____ Material

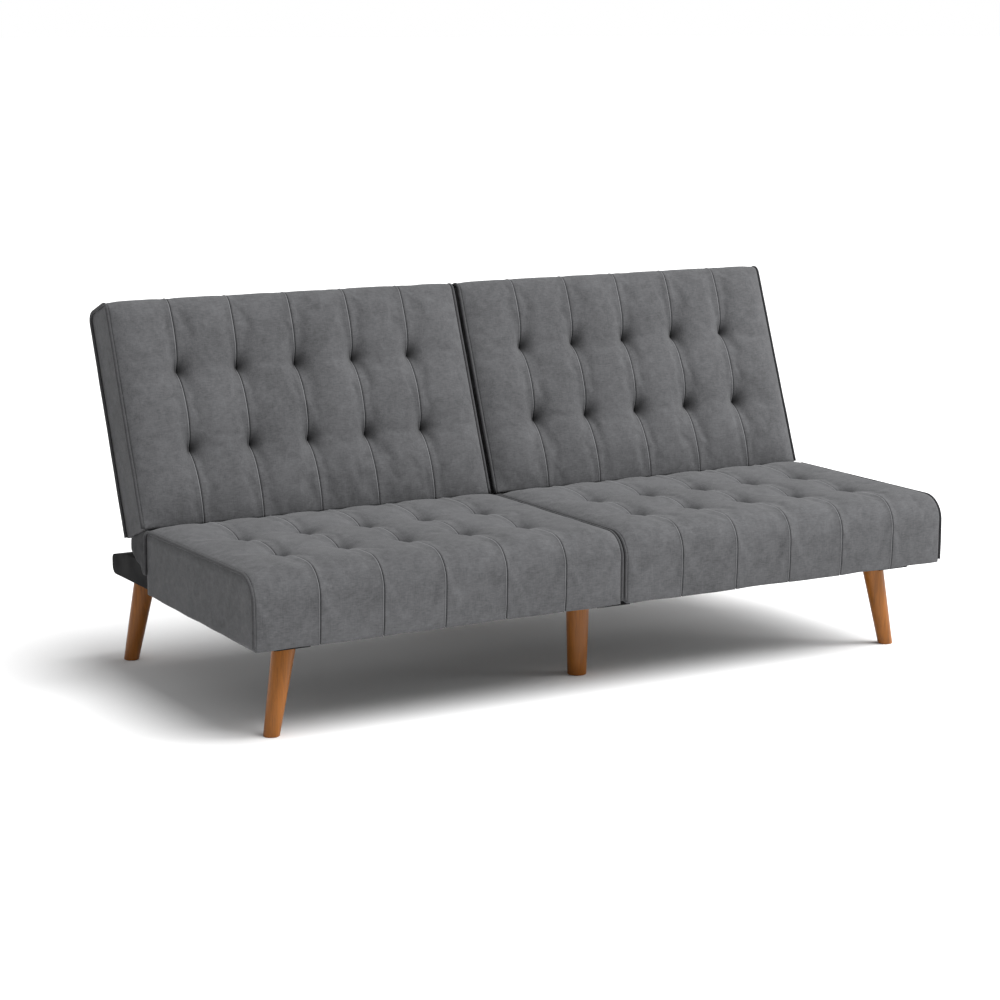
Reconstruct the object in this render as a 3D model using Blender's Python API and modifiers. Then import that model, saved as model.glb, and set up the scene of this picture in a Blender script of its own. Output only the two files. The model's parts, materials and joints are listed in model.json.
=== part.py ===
"""Futon sofa bed: two fixed seats on three rails, and two backs that recline on ratchet hinges.

The frame has X across the sofa, Y from front to rear and Z up, with the origin on the floor
under the middle of the sofa. Each back is modelled in its own hinge frame, an empty on the
hinge axis that leans with the back: Y runs through the cushion from face to rear, and Z up it.
"""

import math

import bmesh
import bpy
from mathutils import Matrix, Vector

# Overall size.
WIDTH = 1.700
DEPTH = 0.873
FRONT = -DEPTH / 2
REAR = DEPTH / 2
GAP = 0.0003

# Piping along the side edges of every cushion.
PIPING_R = 0.0035
PIPING_PROUD = 0.002
PIPING_LIFT = 0.002
PIPING_OVER_RAIL = 0.010
CLOTH = 0.0025
OPEN_BELOW = 0.05

# Where a cushion's side panels stand. The centre gaps lie between the two inner pipings.
SEAT_CENTRE_GAP = 0.002
BACK_CENTRE_GAP = 0.009
PIPING_ROOM = 2 * PIPING_R + GAP
SEAT_INNER = SEAT_CENTRE_GAP / 2 + PIPING_ROOM
BACK_INNER = BACK_CENTRE_GAP / 2 + PIPING_ROOM
OUTER_SIDE = WIDTH / 2 - PIPING_ROOM

# Seats.
SEAT_FRONT = FRONT + PIPING_PROUD
SEAT_REAR = 0.0985
SEAT_LOW = 0.202
SEAT_TOP = 0.345
SEAT_NOSE_R = 0.052
SEAT_BACK_R = 0.020

# Rails that carry the seats, and the stretchers between them.
RAIL_LOW = 0.184
RAIL_TOP = 0.2405
RAIL_FRONT = -0.3985
RAIL_TIP_DROP = 0.014
RAIL_TIP_LENGTH = 0.077
SIDE_RAIL_IN = 0.708
SIDE_RAIL_OUT = 0.785
CENTRE_RAIL_HALF = 0.040
STRETCHER_LOW = 0.190
STRETCHER_TOP = 0.232
STRETCHER_WIDTH = 0.040
STRETCHER_FRONTS = {"front": -0.330, "rear": 0.272}

# The loose cloth behind a seat, hanging over the hinges.
SKIRT_INSET = 0.003
SKIRT_Y = (SEAT_REAR + 0.0005, SEAT_REAR + 0.0017)
SKIRT_Z = (0.2425, 0.318)

# Wooden frames.
BOARD = 0.025
SEAT_FRAME_LOW = 0.2422
SEAT_BAR = 0.045
SLAT = 0.040
SLATS = 4
SEAT_FRAME_X = (0.030, 0.832)
SEAT_FRAME_Y = (SEAT_FRONT + 0.0145, SEAT_REAR - 0.0085)
APRON = 0.015
APRON_INSET = 0.001
APRON_LIFT = 0.004
DECK = 0.004
DUST_INNER = 0.035
DUST_ROOM = 0.001

# Recline hinges. The face of a back stays HINGE_TO_FACE from the axis, so it comes level
# with the seats when it lies flat.
HINGE_Y = 0.1275
HINGE_Z = 0.315
HINGE_TO_FACE = SEAT_TOP - HINGE_Z
LEAN = math.radians(20.8)
PLATE = 0.004
PLATE_GAP = 0.001
HEAD_R = 0.018
TEETH = 9
PIN_R = 0.006
PIN_HOLE_R = 0.0065
PIN_HEAD_R = 0.0095

# Backs, in the hinge frame.
BACK_FACE = -HINGE_TO_FACE
BACK_REAR = 0.072
BACK_LOW = 0.020
BACK_TOP = 0.513
BACK_FACE_R = 0.016
BACK_TOP_R = 0.022
BACK_FRAME_REAR = 0.067
BACK_FRAME_OUTER = 0.833
BACK_FRAME_INNER = 0.0496
BACK_STILE_IN = 0.7949
BACK_EDGE_ROOM = 0.002
BACK_MID_RAIL = (0.250, 0.290)
BACK_PANEL_X = (0.026, 0.838)
ARM_TOP = 0.165
ARM_SLOT_ROOM = 0.0008
ARM_SLOT_TOP = ARM_TOP + 0.010

# Legs: radii at the foot and the head, then the (x, y) of each corner leg's foot and head.
CORNER_LEG_R = (0.0165, 0.0245)
CENTRE_LEG_R = (0.0205, 0.0262)
FRONT_LEG_FOOT = (0.7713, -0.3461)
FRONT_LEG_HEAD = (0.7347, -0.3354)
REAR_LEG_FOOT = (0.7740, 0.3663)
REAR_LEG_HEAD = (0.7370, 0.3613)
CENTRE_LEG_X = 0.013
CENTRE_LEG_FRONT_Y = -0.233
BOLT_R = 0.004
BOLT_HOLE_R = 0.0045
BOLT_IN_LEG = 0.033
BOLT_IN_RAIL = 0.031

SIDES = {"left": -1, "right": 1}

for stale in list(bpy.data.objects):
    bpy.data.objects.remove(stale, do_unlink=True)


def new_collection(name):
    collection = bpy.data.collections.new(name)
    bpy.context.scene.collection.children.link(collection)
    return collection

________

## Short task
In the listing above, reproduce the first line and each one after it through the line that contains "GAP = 0.0003".

## Answer to this problem
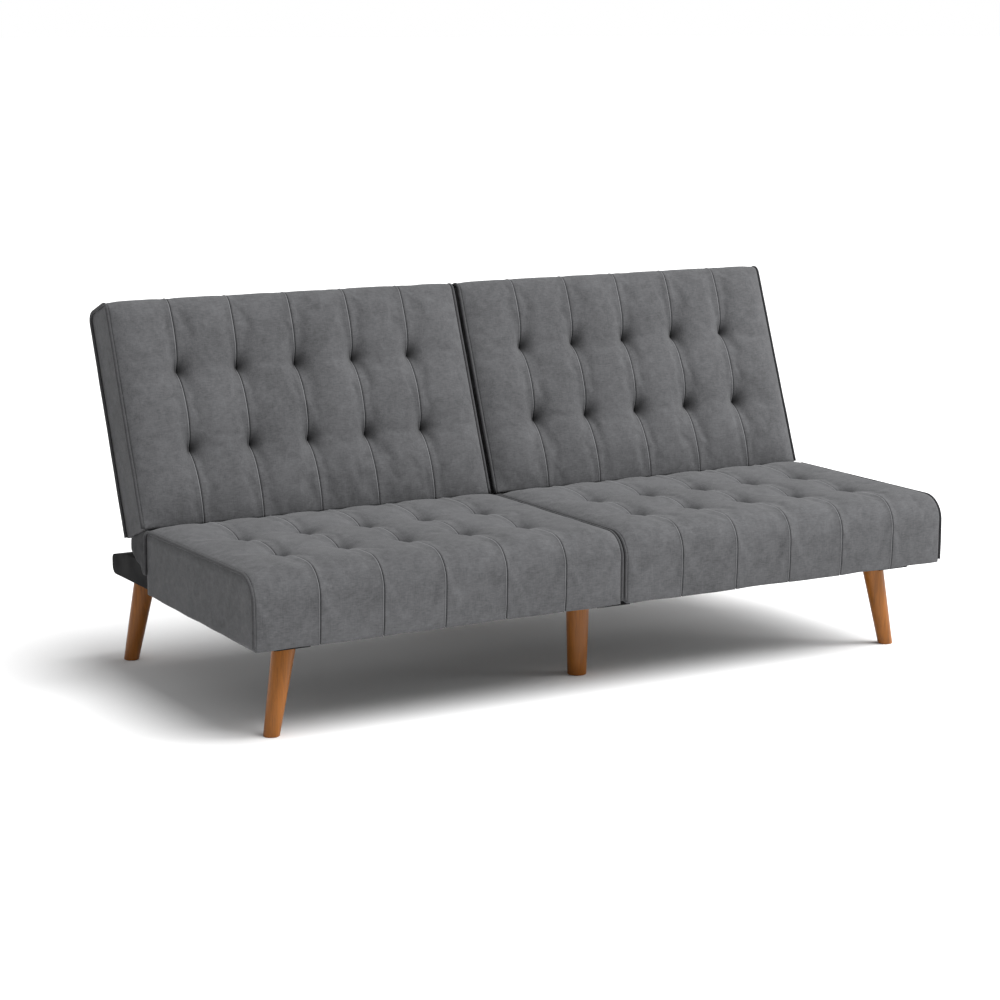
Reconstruct the object in this render as a 3D model using Blender's Python API and modifiers. Then import that model, saved as model.glb, and set up the scene of this picture in a Blender script of its own. Output only the two files. The model's parts, materials and joints are listed in model.json.
=== part.py ===
"""Futon sofa bed: two fixed seats on three rails, and two backs that recline on ratchet hinges.

The frame has X across the sofa, Y from front to rear and Z up, with the origin on the floor
under the middle of the sofa. Each back is modelled in its own hinge frame, an empty on the
hinge axis that leans with the back: Y runs through the cushion from face to rear, and Z up it.
"""

import math

import bmesh
import bpy
from mathutils import Matrix, Vector

# Overall size.
WIDTH = 1.700
DEPTH = 0.873
FRONT = -DEPTH / 2
REAR = DEPTH / 2
GAP = 0.0003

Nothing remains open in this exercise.